Scale of OCCS critical for widespread adoption
While work is ongoing to develop and mature the technologies to link the vessel at sea with landside/floating storage, a fundamental question is what will be the scale of demand for OCCS?
Annual global bunker consumption is currently estimated to be between 250-300 million tonnes, which in turn produces CO2 emissions totalling 750-900 million tonnes.
‘Realistically, not everyone is going to use carbon capture,’ Koh comments.
‘Fuel oil projections suggest that between one tenth to one fifth of its use is expected by 2050. If we then assume that between one tenth to a fifth of fuel oil use will deploy OCCS, we might be looking at capturing and transporting around 300 million tonnes of CO2.
‘300 million tons of CO2 may sound substantial, however, compared to projections suggesting a need for capturing 6 billion tons annually in 2050, it’s a drop in the ocean.’ Koh proposes joining forces with land-based carbon capture partners to leverage their infrastructure for economies of scale and efficiency’
‘You need to ask how much will be offloaded every day and every year to justify the investment into the infrastructure.’
As international shipping embarks on its steep learning curve about carbon trading with its inclusion in the EU’s Emissions Trading System, Koh also reminds that the captured carbon comes with a price, and this cost, he suggests, ‘will be a very critical determinant in terms of using carbon capture.’
Despite these challenges, Koh remains optimistic.

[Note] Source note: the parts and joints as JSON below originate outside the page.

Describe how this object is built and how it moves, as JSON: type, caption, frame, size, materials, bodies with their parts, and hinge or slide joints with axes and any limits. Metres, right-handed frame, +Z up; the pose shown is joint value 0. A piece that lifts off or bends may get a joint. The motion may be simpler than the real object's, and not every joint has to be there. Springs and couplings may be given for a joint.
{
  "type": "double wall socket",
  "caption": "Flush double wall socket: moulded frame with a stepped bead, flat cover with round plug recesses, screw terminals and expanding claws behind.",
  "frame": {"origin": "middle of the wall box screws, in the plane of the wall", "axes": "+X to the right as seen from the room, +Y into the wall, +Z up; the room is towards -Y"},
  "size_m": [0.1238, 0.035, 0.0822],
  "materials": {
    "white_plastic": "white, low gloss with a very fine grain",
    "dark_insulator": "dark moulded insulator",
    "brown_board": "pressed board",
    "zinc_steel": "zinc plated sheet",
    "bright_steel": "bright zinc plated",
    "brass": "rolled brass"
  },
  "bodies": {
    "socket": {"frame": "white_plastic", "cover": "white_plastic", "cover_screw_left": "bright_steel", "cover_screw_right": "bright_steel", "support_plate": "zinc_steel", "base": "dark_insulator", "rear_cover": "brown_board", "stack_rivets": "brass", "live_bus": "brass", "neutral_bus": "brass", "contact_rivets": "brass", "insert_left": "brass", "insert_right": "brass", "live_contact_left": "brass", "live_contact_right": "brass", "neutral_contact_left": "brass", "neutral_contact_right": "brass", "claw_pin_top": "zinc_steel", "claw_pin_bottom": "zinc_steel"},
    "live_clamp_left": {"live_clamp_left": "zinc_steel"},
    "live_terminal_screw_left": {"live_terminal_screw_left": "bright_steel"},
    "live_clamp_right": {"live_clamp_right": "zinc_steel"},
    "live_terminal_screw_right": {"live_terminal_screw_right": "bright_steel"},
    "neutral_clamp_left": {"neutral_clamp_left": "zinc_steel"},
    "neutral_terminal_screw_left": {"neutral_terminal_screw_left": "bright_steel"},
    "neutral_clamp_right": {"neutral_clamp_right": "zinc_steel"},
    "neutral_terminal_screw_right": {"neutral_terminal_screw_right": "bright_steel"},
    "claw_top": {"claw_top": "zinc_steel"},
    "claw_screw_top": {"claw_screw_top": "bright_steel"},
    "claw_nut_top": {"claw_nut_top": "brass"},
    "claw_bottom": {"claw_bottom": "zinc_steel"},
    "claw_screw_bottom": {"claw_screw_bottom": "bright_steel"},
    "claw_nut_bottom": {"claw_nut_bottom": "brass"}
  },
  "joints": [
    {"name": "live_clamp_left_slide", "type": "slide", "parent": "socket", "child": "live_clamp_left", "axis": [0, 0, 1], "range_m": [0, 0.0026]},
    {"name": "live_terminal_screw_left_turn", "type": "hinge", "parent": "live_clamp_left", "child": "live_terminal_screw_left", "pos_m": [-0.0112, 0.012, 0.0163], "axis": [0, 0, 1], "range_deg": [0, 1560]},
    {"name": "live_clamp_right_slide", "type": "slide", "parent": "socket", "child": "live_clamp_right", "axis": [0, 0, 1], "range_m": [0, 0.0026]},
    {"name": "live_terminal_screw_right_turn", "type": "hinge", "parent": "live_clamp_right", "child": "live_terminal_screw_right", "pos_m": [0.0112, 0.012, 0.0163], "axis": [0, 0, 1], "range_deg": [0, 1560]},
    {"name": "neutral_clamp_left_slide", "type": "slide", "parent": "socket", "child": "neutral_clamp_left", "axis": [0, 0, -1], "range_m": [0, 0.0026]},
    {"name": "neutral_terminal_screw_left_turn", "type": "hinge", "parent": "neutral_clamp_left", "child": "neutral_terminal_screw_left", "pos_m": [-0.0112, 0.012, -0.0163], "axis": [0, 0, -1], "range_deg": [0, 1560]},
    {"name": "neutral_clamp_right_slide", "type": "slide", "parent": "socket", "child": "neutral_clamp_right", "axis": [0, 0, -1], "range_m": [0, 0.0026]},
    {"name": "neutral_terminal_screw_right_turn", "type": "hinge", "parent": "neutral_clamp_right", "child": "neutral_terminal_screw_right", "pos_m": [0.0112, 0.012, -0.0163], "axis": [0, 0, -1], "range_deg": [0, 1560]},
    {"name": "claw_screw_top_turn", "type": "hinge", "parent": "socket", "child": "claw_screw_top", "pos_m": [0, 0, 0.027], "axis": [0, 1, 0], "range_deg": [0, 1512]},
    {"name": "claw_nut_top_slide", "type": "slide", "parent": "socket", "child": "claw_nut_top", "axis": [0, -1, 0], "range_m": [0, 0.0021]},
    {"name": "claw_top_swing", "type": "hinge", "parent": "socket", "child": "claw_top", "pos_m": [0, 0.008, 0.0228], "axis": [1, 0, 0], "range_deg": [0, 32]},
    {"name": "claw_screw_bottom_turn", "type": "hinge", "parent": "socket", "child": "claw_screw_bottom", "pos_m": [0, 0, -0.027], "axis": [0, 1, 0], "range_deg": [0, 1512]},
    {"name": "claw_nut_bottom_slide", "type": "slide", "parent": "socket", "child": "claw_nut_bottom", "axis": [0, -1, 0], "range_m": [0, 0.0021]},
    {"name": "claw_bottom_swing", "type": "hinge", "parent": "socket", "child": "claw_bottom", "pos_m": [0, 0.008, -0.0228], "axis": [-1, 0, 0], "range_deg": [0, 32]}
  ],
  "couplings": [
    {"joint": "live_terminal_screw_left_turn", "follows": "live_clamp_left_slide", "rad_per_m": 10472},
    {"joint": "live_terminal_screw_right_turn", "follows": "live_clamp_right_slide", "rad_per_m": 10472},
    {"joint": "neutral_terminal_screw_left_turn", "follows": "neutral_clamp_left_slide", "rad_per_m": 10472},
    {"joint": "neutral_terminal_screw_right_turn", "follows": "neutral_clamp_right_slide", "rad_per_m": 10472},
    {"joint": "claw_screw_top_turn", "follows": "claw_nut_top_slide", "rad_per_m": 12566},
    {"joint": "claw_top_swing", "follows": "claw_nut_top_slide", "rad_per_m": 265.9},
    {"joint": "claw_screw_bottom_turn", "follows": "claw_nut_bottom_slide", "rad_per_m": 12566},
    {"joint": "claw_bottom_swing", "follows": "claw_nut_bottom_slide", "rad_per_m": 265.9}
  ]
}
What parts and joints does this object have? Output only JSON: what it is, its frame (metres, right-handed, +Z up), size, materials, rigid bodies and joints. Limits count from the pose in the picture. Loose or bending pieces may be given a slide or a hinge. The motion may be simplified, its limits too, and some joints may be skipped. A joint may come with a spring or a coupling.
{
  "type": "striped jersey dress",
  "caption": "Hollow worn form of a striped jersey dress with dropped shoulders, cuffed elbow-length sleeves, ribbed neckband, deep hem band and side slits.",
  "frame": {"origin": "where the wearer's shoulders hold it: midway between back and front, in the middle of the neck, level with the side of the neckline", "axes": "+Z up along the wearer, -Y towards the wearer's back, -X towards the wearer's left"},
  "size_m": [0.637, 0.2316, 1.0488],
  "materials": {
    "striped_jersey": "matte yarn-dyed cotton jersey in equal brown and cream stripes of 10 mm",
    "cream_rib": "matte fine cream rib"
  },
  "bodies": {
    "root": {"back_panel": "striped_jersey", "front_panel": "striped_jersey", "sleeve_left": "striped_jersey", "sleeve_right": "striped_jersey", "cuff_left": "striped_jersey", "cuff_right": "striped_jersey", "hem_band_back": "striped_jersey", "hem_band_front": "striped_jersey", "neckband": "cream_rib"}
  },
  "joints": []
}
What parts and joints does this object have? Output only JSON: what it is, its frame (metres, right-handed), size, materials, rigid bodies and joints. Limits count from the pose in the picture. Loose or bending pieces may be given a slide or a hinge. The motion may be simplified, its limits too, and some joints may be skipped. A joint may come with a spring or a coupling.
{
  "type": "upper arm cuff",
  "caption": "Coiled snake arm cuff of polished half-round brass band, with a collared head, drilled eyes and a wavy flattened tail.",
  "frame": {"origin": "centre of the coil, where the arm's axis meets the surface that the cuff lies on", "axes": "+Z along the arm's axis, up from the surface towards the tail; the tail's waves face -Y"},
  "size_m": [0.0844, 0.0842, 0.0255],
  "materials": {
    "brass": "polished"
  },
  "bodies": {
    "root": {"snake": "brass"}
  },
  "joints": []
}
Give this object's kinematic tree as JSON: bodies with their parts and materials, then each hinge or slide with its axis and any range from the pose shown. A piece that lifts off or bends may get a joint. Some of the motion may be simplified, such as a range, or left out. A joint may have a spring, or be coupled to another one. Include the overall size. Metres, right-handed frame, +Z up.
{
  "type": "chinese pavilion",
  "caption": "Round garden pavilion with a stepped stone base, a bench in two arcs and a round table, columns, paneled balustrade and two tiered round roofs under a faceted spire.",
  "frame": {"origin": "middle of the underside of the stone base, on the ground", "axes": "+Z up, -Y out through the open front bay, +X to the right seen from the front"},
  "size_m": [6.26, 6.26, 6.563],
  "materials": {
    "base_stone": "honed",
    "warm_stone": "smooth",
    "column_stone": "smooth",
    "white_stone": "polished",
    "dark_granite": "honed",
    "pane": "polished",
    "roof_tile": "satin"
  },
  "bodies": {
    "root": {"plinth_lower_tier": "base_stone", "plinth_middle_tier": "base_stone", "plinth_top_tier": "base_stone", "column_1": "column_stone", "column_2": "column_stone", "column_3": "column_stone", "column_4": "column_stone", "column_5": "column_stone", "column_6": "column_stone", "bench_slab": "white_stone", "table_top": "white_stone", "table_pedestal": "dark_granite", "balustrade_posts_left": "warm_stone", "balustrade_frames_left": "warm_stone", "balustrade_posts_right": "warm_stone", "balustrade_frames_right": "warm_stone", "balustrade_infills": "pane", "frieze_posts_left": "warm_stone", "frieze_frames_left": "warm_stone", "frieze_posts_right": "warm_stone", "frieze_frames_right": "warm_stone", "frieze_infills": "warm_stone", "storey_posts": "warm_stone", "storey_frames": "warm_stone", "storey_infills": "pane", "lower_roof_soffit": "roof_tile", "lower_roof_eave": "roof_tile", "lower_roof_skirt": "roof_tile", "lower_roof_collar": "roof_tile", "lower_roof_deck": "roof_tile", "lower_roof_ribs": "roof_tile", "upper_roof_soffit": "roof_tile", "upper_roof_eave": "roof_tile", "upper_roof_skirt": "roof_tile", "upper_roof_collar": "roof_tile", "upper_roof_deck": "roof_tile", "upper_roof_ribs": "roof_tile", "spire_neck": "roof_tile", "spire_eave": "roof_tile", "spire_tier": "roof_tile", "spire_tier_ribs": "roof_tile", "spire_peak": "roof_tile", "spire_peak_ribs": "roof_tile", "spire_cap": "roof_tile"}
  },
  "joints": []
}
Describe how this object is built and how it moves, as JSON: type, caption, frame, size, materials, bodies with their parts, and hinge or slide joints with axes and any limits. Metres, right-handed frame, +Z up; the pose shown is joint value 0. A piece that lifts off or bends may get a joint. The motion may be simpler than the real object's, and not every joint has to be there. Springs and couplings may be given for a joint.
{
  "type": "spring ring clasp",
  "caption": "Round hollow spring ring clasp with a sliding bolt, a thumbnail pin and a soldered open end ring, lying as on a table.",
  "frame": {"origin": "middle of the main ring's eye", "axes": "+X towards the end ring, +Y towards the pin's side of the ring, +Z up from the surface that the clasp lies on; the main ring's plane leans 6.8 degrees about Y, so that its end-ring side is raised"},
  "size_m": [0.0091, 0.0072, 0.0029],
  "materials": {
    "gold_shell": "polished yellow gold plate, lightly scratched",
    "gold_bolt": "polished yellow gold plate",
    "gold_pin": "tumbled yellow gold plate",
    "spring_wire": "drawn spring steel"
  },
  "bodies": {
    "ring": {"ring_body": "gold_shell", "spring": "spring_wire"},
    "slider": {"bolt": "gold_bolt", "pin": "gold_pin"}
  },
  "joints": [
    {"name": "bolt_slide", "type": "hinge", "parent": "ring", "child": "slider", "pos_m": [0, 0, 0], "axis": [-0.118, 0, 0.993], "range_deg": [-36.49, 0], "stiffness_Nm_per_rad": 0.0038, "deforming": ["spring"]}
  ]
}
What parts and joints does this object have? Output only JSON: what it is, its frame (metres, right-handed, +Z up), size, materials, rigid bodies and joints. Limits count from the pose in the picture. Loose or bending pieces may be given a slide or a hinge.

He echoes the findings of the IEA’s latest report on CCUS, which highlight the emergence of new ‘part-chain’ business models. These models involve separate entities specialising in different parts of the CCUS value chain to bolster innovation and reduce costs across the entire chain. ‘This is precisely what GCMD is doing, he says, ‘contributing to a knowledge base required to scale up CCUS to help reach net zero goals.’